The class-collaborationist core of Maoist doctrine has had disastrous results for the workers and oppressed. In Indonesia, the Chinese Maoists instructed the PKI—the largest Communist party in the capitalist world—to maintain at all costs a political bloc with the “anti-imperialist” regime of Sukarno, an ally of Beijing. With the workers politically lulled by the misleadership of Beijing and the PKI, the Indonesian military staged a coup led by General Suharto in 1965, ushering in a horrific bloodbath which saw the slaughter of some one million Communists and their sympathizers.
Not long after Mao died in 1976, most Maoists in North America began to write off China as capitalist; that was despite the fact that the core, state-owned industries that emerged from the 1949 Revolution remained intact. For them, the personality of Mao—especially his messianic and at times radical bombast—was more important to the class character of the Chinese state than its prevailing property forms.

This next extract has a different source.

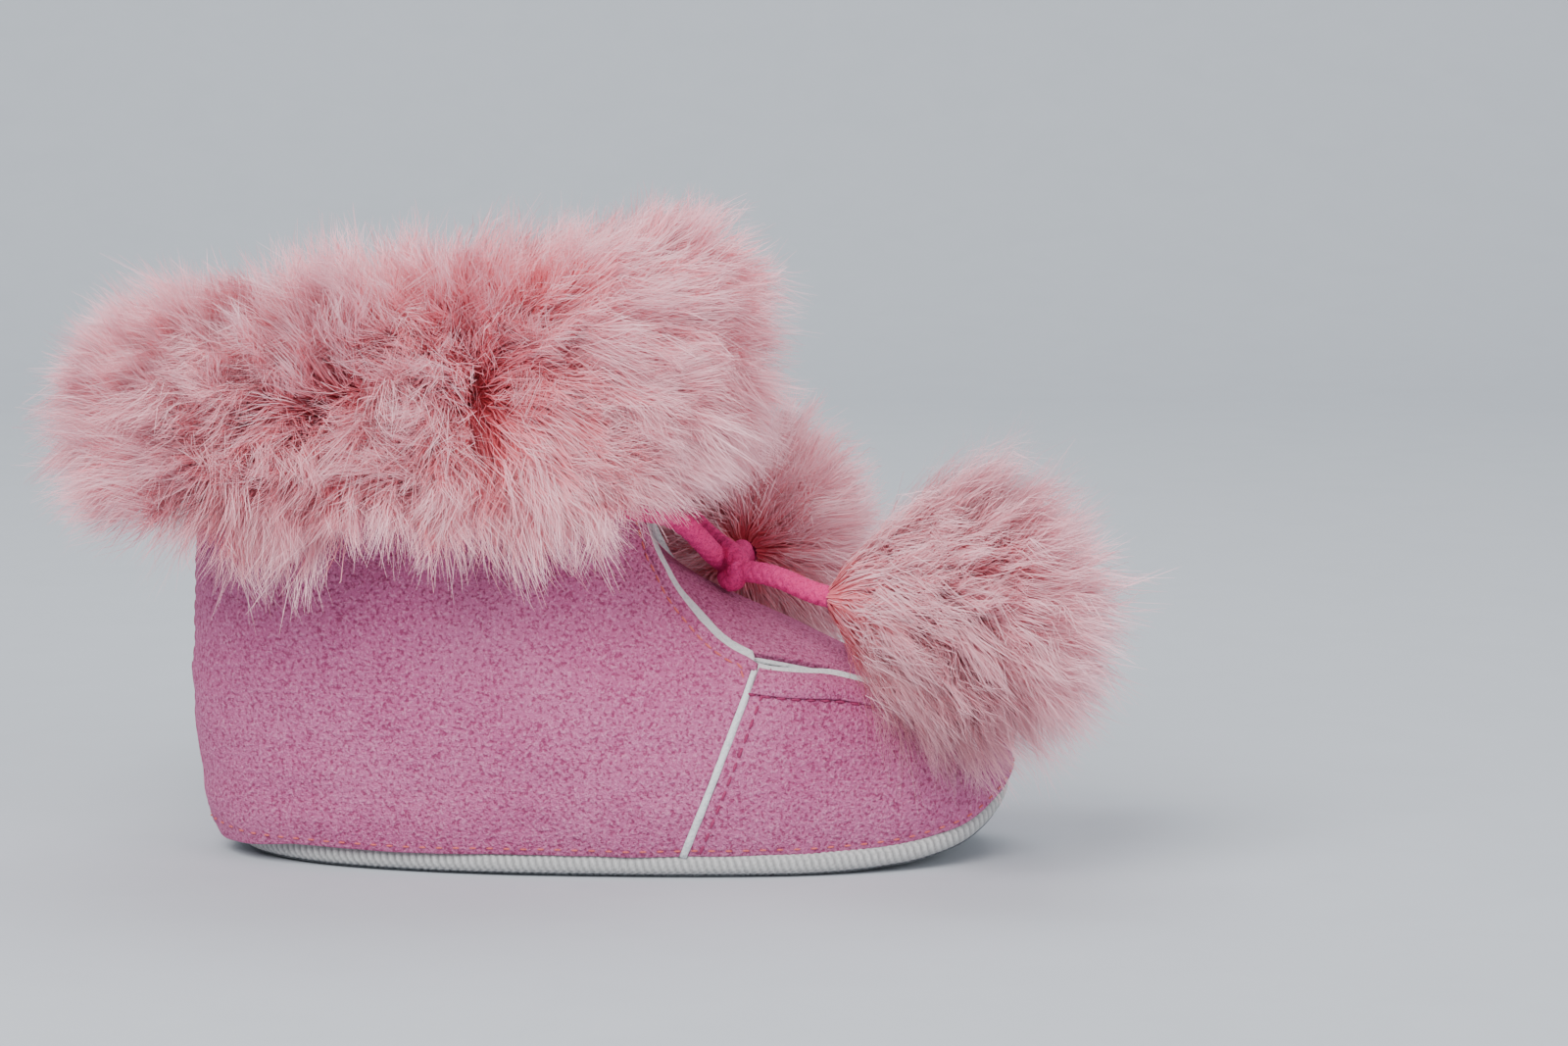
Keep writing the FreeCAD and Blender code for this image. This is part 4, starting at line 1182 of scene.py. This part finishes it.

Beijing’s criminal alliance with the U.S. imperialists against the Soviet Union eventually aided the destruction of the Soviet degenerated workers state in 1991-92, a historic defeat for the workers of the world. Today China remains a bureaucratically deformed workers state, a society ruled by a petty-bourgeois stratum of Stalinist bureaucrats who derive their privileges from the collectivized economy. At the same time, they conciliate imperialism and pursue no shortage of their own capitalist ventures. Now, as under Mao, we call for the unconditional military defense of China against imperialism and internal counterrevolution. Further, we hold that the defense and extension of the gains of the 1949 Revolution require the fight in China for a proletarian political revolution, which would oust the bureaucracy and replace it with a workers and peasants government committed to revolutionary internationalism.